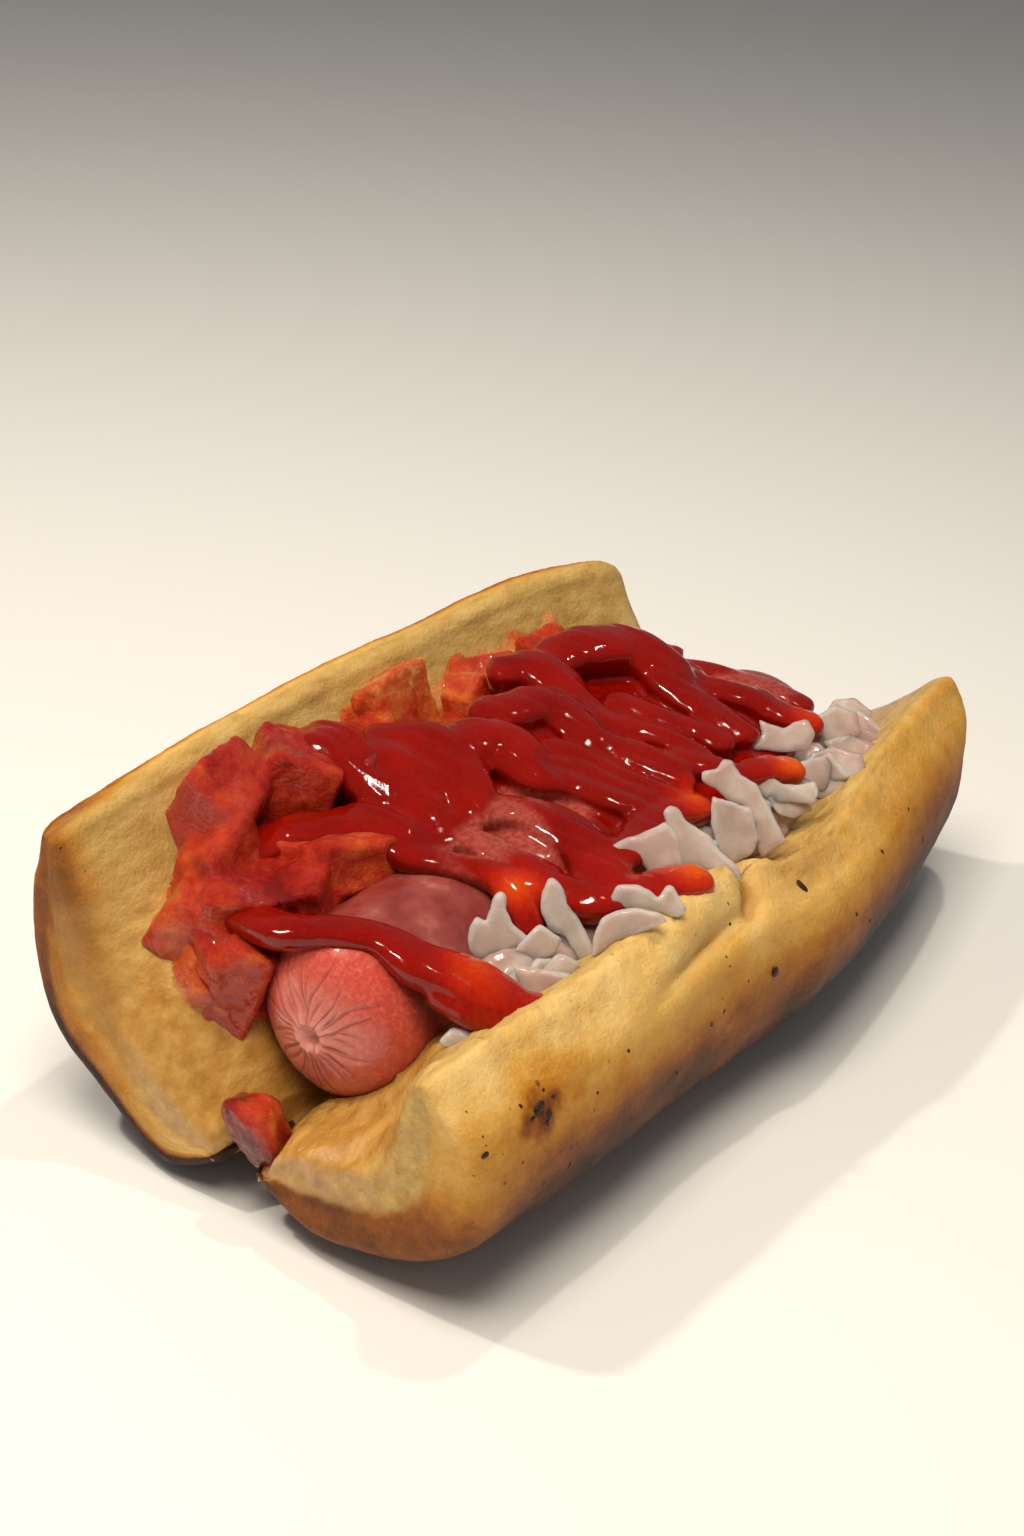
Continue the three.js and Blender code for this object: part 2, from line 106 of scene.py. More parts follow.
def through(corners, shares):
    """Points of the centripetal curve through the corners, at shares from 0 to 1 of its spans."""
    corners = np.asarray(corners, float)
    place = np.asarray(shares, float) * (len(corners) - 1)
    span = np.minimum(place.astype(int), len(corners) - 2)
    w = (place - span)[:, None]
    ends = np.vstack([2 * corners[0] - corners[1], corners, 2 * corners[-1] - corners[-2]])
    p0, p1, p2, p3 = (ends[span + k] for k in range(4))
    d0, d1, d2 = (np.sqrt(np.linalg.norm(b - a, axis=1))[:, None] for a, b in ((p0, p1), (p1, p2), (p2, p3)))
    t1 = ((p1 - p0) / d0 - (p2 - p0) / (d0 + d1) + (p2 - p1) / d1) * d1
    t2 = ((p2 - p1) / d1 - (p3 - p1) / (d1 + d2) + (p3 - p2) / d2) * d1
    return p1 + t1 * w + (3 * (p2 - p1) - 2 * t1 - t2) * w**2 + (2 * (p1 - p2) + t1 + t2) * w**3


# Meshes


def grid_faces(rows, columns, first=0, closed=True, flip=False):
    """Quads over a grid of rows and columns of points, numbered row by row from first."""
    last = columns if closed else columns - 1
    r, c = np.meshgrid(np.arange(rows - 1), np.arange(last), indexing="ij")
    a = first + r * columns + c
    b = first + r * columns + (c + 1) % columns
    faces = np.stack([a, b, b + columns, a + columns], -1).reshape(-1, 4)
    return faces[:, ::-1] if flip else faces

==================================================

[THE TASK]
Produce an exact copy of the whole listing.

[THE COMPLETED TASK]
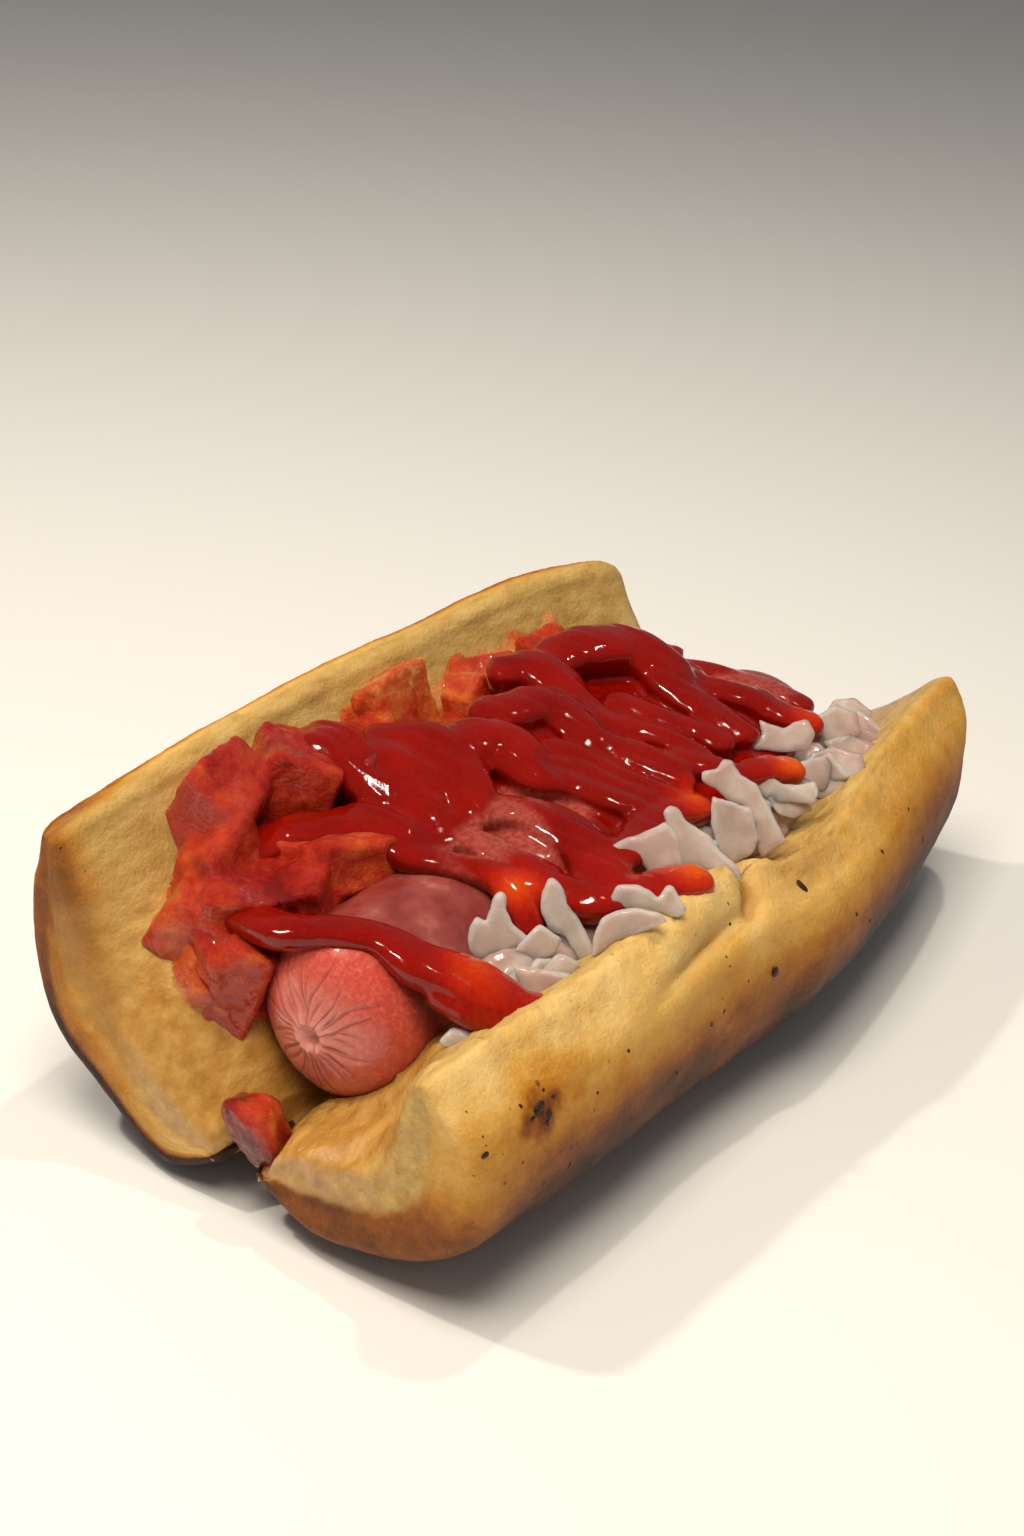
Continue the three.js and Blender code for this object: part 2, from line 106 of scene.py. More parts follow.
def through(corners, shares):
    """Points of the centripetal curve through the corners, at shares from 0 to 1 of its spans."""
    corners = np.asarray(corners, float)
    place = np.asarray(shares, float) * (len(corners) - 1)
    span = np.minimum(place.astype(int), len(corners) - 2)
    w = (place - span)[:, None]
    ends = np.vstack([2 * corners[0] - corners[1], corners, 2 * corners[-1] - corners[-2]])
    p0, p1, p2, p3 = (ends[span + k] for k in range(4))
    d0, d1, d2 = (np.sqrt(np.linalg.norm(b - a, axis=1))[:, None] for a, b in ((p0, p1), (p1, p2), (p2, p3)))
    t1 = ((p1 - p0) / d0 - (p2 - p0) / (d0 + d1) + (p2 - p1) / d1) * d1
    t2 = ((p2 - p1) / d1 - (p3 - p1) / (d1 + d2) + (p3 - p2) / d2) * d1
    return p1 + t1 * w + (3 * (p2 - p1) - 2 * t1 - t2) * w**2 + (2 * (p1 - p2) + t1 + t2) * w**3


# Meshes


def grid_faces(rows, columns, first=0, closed=True, flip=False):
    """Quads over a grid of rows and columns of points, numbered row by row from first."""
    last = columns if closed else columns - 1
    r, c = np.meshgrid(np.arange(rows - 1), np.arange(last), indexing="ij")
    a = first + r * columns + c
    b = first + r * columns + (c + 1) % columns
    faces = np.stack([a, b, b + columns, a + columns], -1).reshape(-1, 4)
    return faces[:, ::-1] if flip else faces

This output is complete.